6. Sections of the Indian intelligentsia, who can be quite vacuous, superficial and pretentious, regularly keep alluding to how Tharoor was deprived of the U.N. Secy General's post. They should be eternally grateful to the Bush administration for putting its foot down about his candidacy, citing among other things, a total lack of 'leadership qualities'. Imagine what an acute embarrassment to the U.N. as a body and to India this inept joker, who also happens to be an unabashed publicity hound, would have been as the U.N. Secy. General. The intelligentsia also keeps pointing out that he is the author of quite a few books. I doubt how many of them who go around proclaiming this have read any of his books at all. I have read a couple and wouldn't ever want to pick up another. Aside from the fact that Tharoor is a good communicator and wordsmith (one will grant him that and also his carefully cultivated 'posh' accent), the books written by him are utterly banal and mediocre and don't contain a single original or innovative idea or thought.
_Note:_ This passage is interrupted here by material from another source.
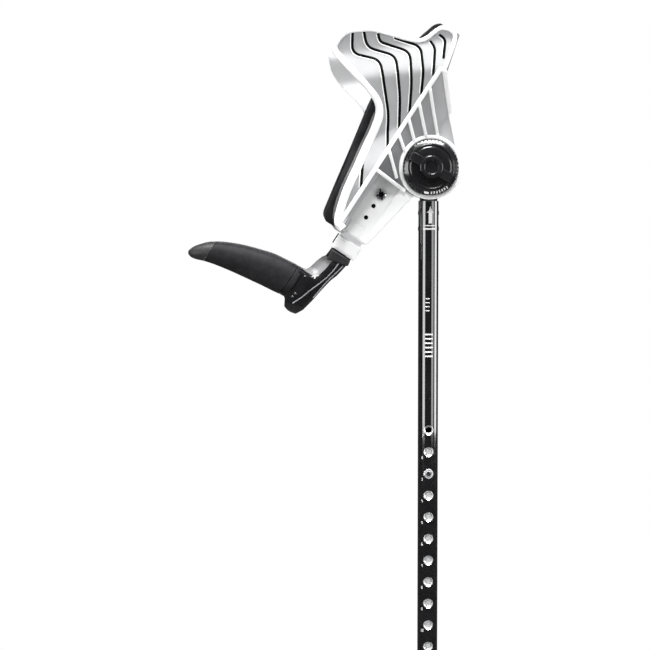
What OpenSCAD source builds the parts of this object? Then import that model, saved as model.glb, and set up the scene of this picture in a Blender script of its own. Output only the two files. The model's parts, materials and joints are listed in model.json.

7. One has heard over the last one year and more, stories about Tharoor hanging around for too long in 5-star deluxe hotels, about his putting his foot in his mouth every so often and about his embarrassing gaffes like suggesting Abu Dhabi as an 'interlocutor' for India Pakistan negotiations. Has anyone ever heard or read about any achievements of Tharoor in his capacity as a Minister of State for Foreign Affairs?
Need one say anything more about a joke and an embarrassment called Shashi Tharoor!